Once graduated, Baru is sent to the mainland of Aurdwynn, a land of rival duchies, in the role of—get ready for her prestigious new title—Imperial Accountant. Yes, here come the Delanyesque riffs. Baru is no warrior woman, but rather a green-eyeshade-and-cuff-garters toiler over ledgers and agricultural futures, the truly important vectors of Empire. “Follow the money!” becomes her battle cry. The book could have easily stalled dead at this point—I am reminded of the parody of Star Wars on The Simpsons, where the anguished family was subjected to a three-hour onscreen debate about interstellar tariffs—but somehow Dickinson manages to make Baru’s exploits—which involve more than a few threats to her life—into engrossing material. By the time she unleashes her secret fiscal weapon to attain her goals—which overlap those of the Empire while not being entirely congruent—the reader will be wholeheartedly rooting for Baru and her plots. In a way, given the glamour that our current culture attaches to rich bankers and hedge fund traders and their ilk, this is a perfectly logical development for the fantasy genre. Conan the Libertarian, maybe?
And, as I mentioned in a yet unpublished review of Fran Wilde’s Updraft, there exists a very potent mythic narrative template—“talented novice from outside the system joins the establishment and works to undermine and reform it without being coopted”—which Dickinson employs here to good effect.
In any case, the Imperial Accountant bits constitute only the first third of the book. The second part, “Warlord,” segues into actual combat as Baru seemingly betrays her Empire allegiances to lead the duchies against the Masquerade. But even in this section, Baru remains true to her own capacities and nature. Asked if she considers herself a military general now, she replies, “I’m not. I know money, logistics, shipping, and infrastructure. And those are the weapons…” The long campaign continues in the third installment, “Autarch,” as Baru pursues her “rebellion of shadows,” built out of “tricks of ink and paper wealth.” The conclusion to the rebellion leaves her in a highly unanticipated situation, as Dickinson masterfully inverts almost all of the reader’s expectations. A sequel seems both necessary and welcome.
Dickinson’s prose is deft and forceful. Here is just a single example of its sensual and sensory force and impactful poetic utility: “The winter smeared her in Aurdwynn, caked her in its churned mud, filled her with its guinea-fowl curries and venison and salted fish, clotted her pores with the oil and scents of cumin and wild ginger and crusted salt… She learned the different tastes of cedar and redwood smoke…”
As for his characters, they are all built to clever and deep dimensions, with fully human qualities and motives.

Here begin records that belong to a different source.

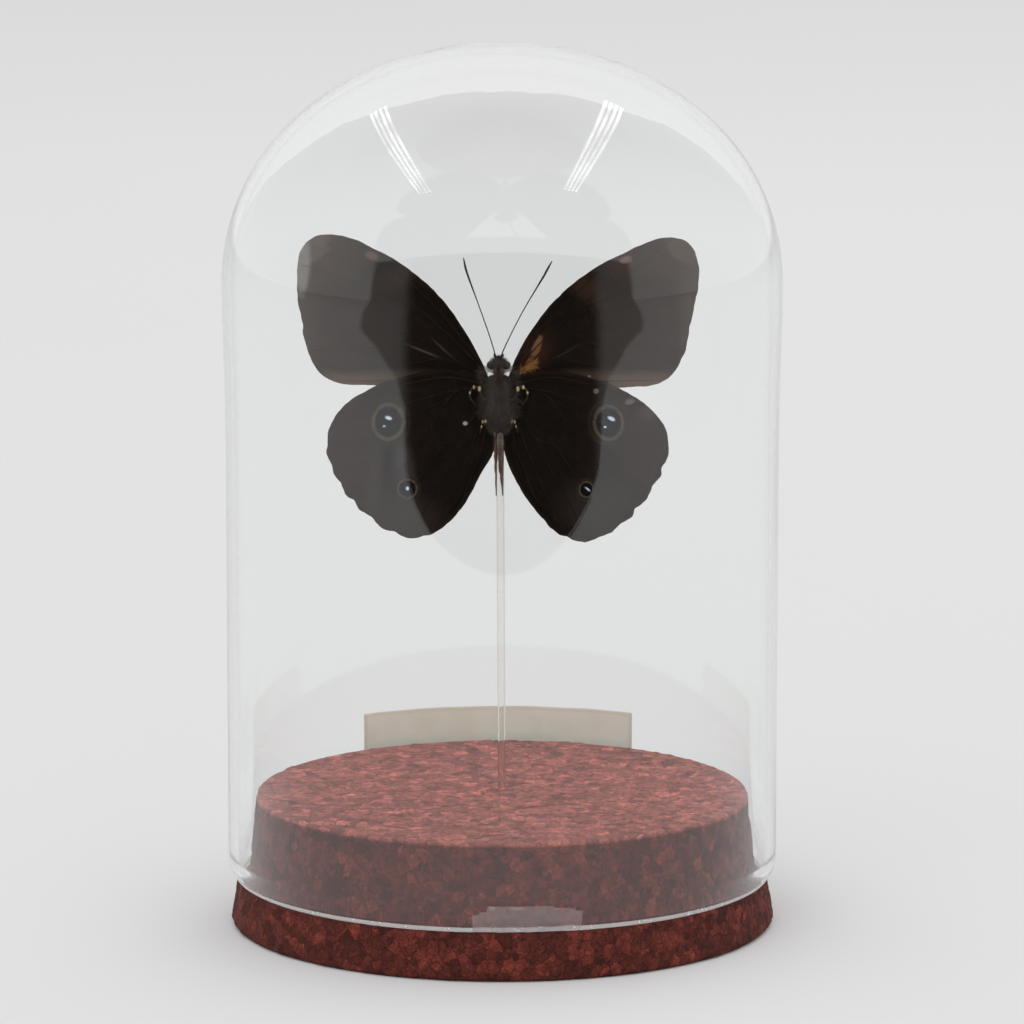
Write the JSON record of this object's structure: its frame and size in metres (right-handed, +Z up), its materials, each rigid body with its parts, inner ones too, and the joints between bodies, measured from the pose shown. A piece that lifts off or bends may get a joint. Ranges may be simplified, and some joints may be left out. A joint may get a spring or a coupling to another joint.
{
  "type": "insect in glass dome",
  "caption": "Dried eyespotted butterfly held upright on a clear rod, under a glass dome that sits on a stepped round cork base.",
  "frame": {"origin": "middle of the cork base's underside, on the dome's axis", "axes": "+Z up along the dome's axis; -Y is the front, where the butterfly shows its underside; +X to the right seen from the front"},
  "size_m": [0.126, 0.126, 0.2],
  "materials": {
    "clear_glass": "clear, polished",
    "dyed_cork": "agglomerated cork dyed mahogany red, matt",
    "clear_rod": "clear, polished",
    "label_paper": "aged cream paper, blank",
    "body_hair": "dried chitin under fine dark hair",
    "wing_scales": "matt dark brown scales with eyespots",
    "dark_horn": "thin dark chitin, half gloss"
  },
  "bodies": {
    "root": {"glass_dome": "clear_glass", "cork_base": "dyed_cork", "mounting_rod": "clear_rod", "paper_label": "label_paper", "head": "body_hair", "thorax": "body_hair", "abdomen": "body_hair", "forewing_left": "wing_scales", "forewing_right": "wing_scales", "hindwing_left": "wing_scales", "hindwing_right": "wing_scales", "antenna_left": "dark_horn", "antenna_right": "dark_horn", "palp_left": "body_hair", "palp_right": "body_hair", "mid_leg_left": "dark_horn", "mid_leg_right": "dark_horn", "hind_leg_left": "dark_horn", "hind_leg_right": "dark_horn"}
  },
  "joints": []
}
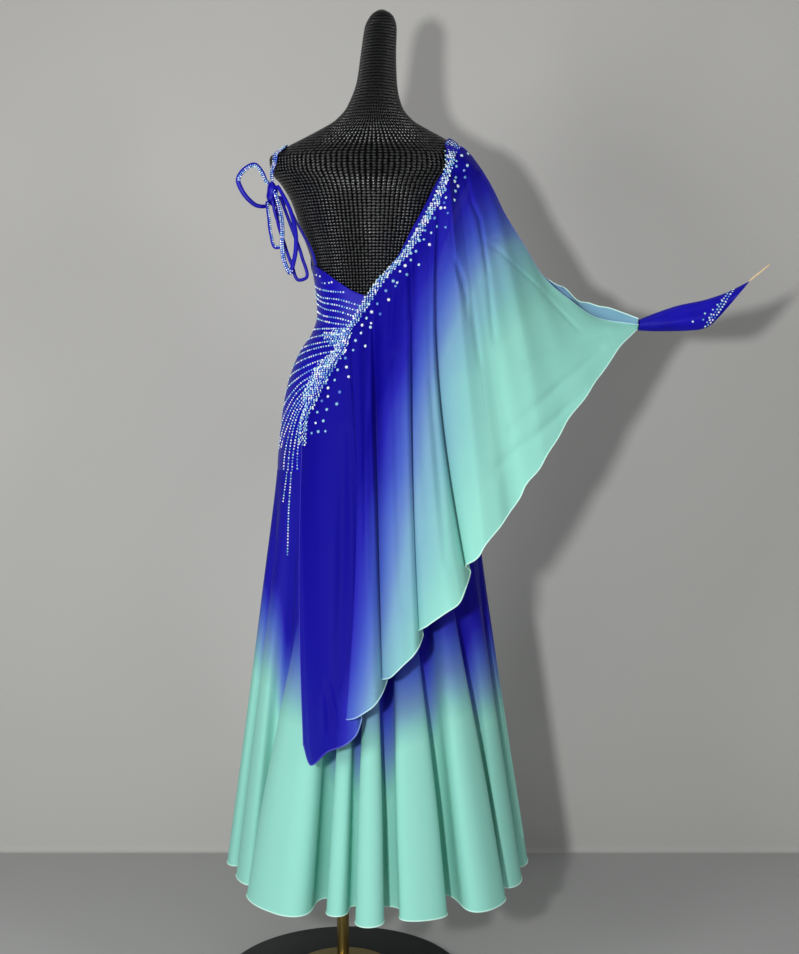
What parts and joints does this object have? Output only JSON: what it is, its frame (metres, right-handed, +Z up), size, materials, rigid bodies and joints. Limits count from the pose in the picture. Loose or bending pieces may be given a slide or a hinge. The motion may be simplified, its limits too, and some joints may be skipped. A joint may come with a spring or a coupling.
{
  "type": "ballroom dance dress on a limbless dress form",
  "caption": "Full-length ballroom dress with a fitted low-backed bodice, flared chiffon skirt and draped float reaching to a pointed gauntlet, on a limbless dress form with pole and base",
  "frame": {"origin": "centre of the round base's underside, on the floor", "axes": "+Z up; the back of the dress faces -Y; the wearer's right arm, with the float and the gauntlet, reaches along +X"},
  "size_m": [1.0082, 0.6024, 1.816],
  "materials": {
    "crepe": "royal blue stretch crepe, set with small pale stones",
    "chiffon": "sheer chiffon dyed from royal blue through pale blue to mint",
    "lining": "light satin dyed to match the chiffon",
    "elastic": "thin covered elastic",
    "form_cover": "charcoal knit cover with an embossed mesh pattern",
    "pole_brass": "antique brass, satin",
    "base_enamel": "near-black enamel, satin"
  },
  "bodies": {
    "root": {"form_base": "base_enamel", "form_boss": "pole_brass", "form_pole": "pole_brass", "form_torso": "form_cover", "bodice_back": "crepe", "bodice_front": "crepe", "skirt_front_right": "chiffon", "skirt_front_left": "chiffon", "skirt_side_left": "chiffon", "skirt_back_centre": "chiffon", "skirt_side_right": "chiffon", "skirt_lining": "lining", "float_back": "chiffon", "float_front": "chiffon", "gauntlet": "crepe", "finger_loop": "elastic", "strap_shoulder": "crepe", "strap_side": "crepe", "bow_knot": "crepe", "bow_loop_side": "crepe", "bow_loop_outer": "crepe", "bow_loop_middle": "crepe", "bow_loop_inner": "crepe"}
  },
  "joints": []
}
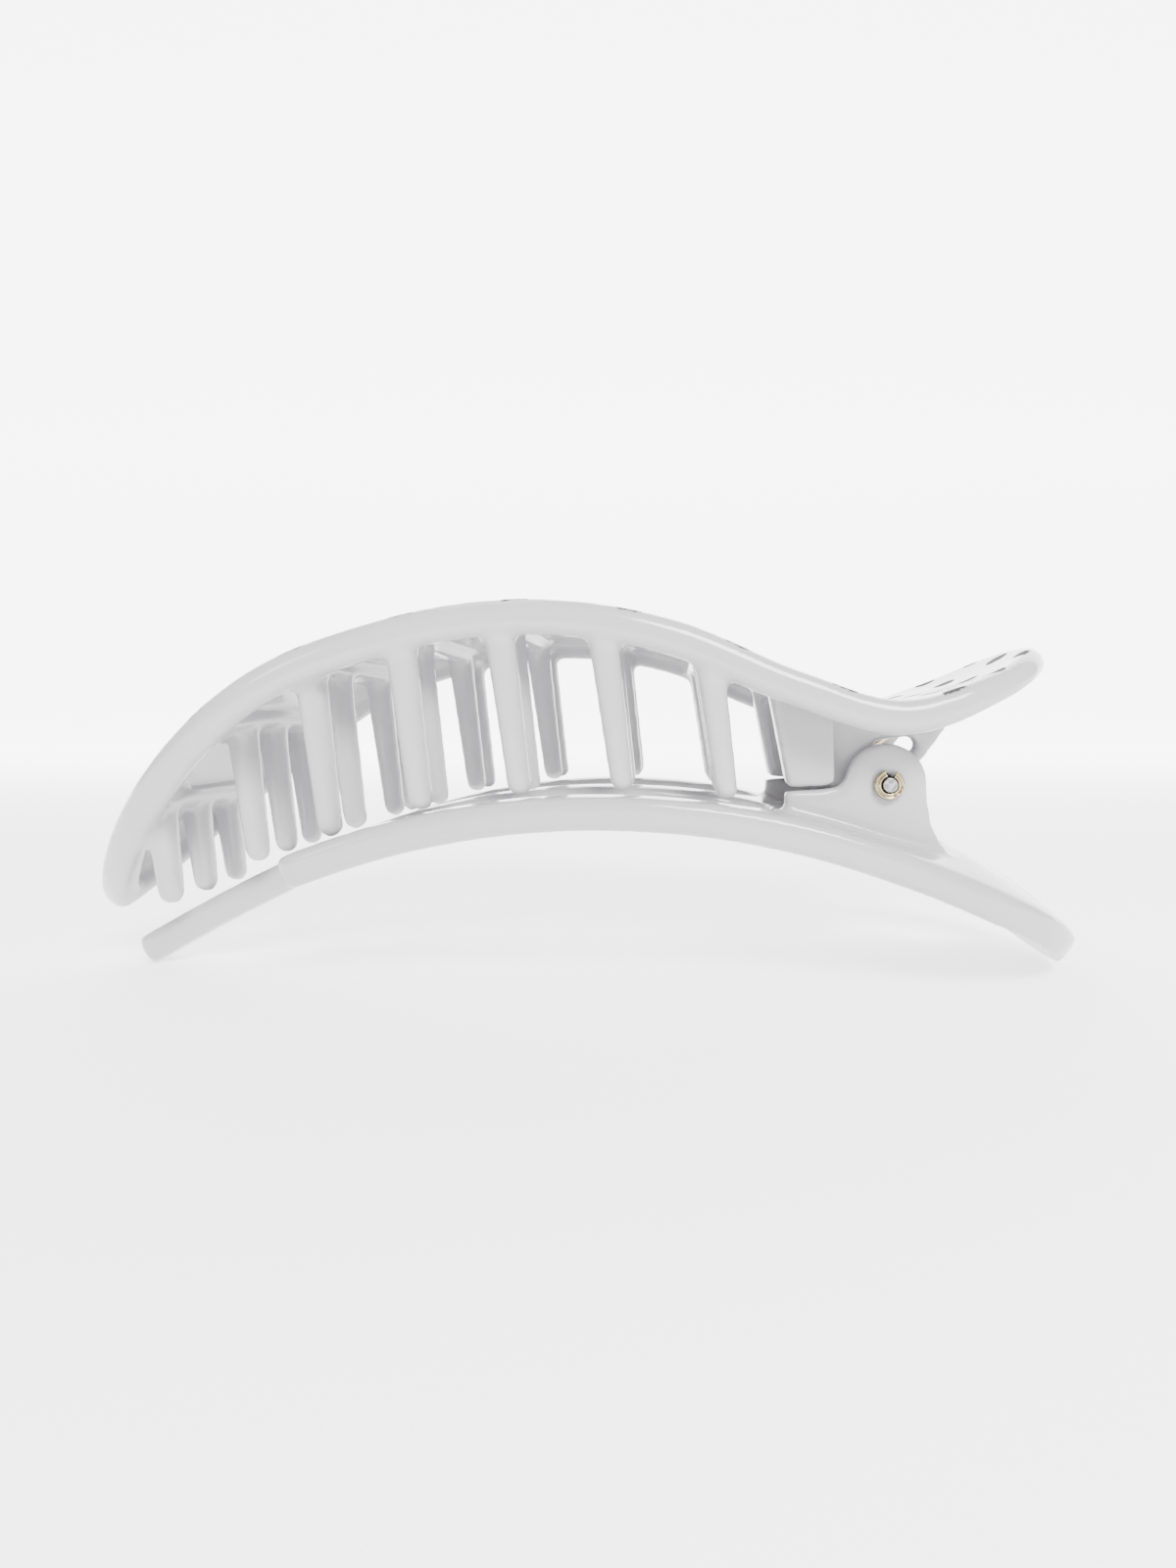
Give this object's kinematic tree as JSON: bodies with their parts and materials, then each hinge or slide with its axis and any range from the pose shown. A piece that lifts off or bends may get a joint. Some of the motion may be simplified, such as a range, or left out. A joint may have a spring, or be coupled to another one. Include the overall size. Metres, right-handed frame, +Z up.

Some of the relationships here, such as those between Tain Hu and Baru, are deeply poignant. And Dickinson can evoke physicality with even a single sentence. “How ancient and forbidding her eyes…eyes of dry bone, eyes of scurvy and desperate cold and rime on stone.”
By the end, this somewhat mannerpunk volume succeeds in building and exploring a morally treacherous world populated with exotic characters whose hearts nonetheless align with ours. Readers who have enjoyed Daniel Abraham’s Long Price Quartet or Paul Park’s Starbridge Chronicles will find much to admire here.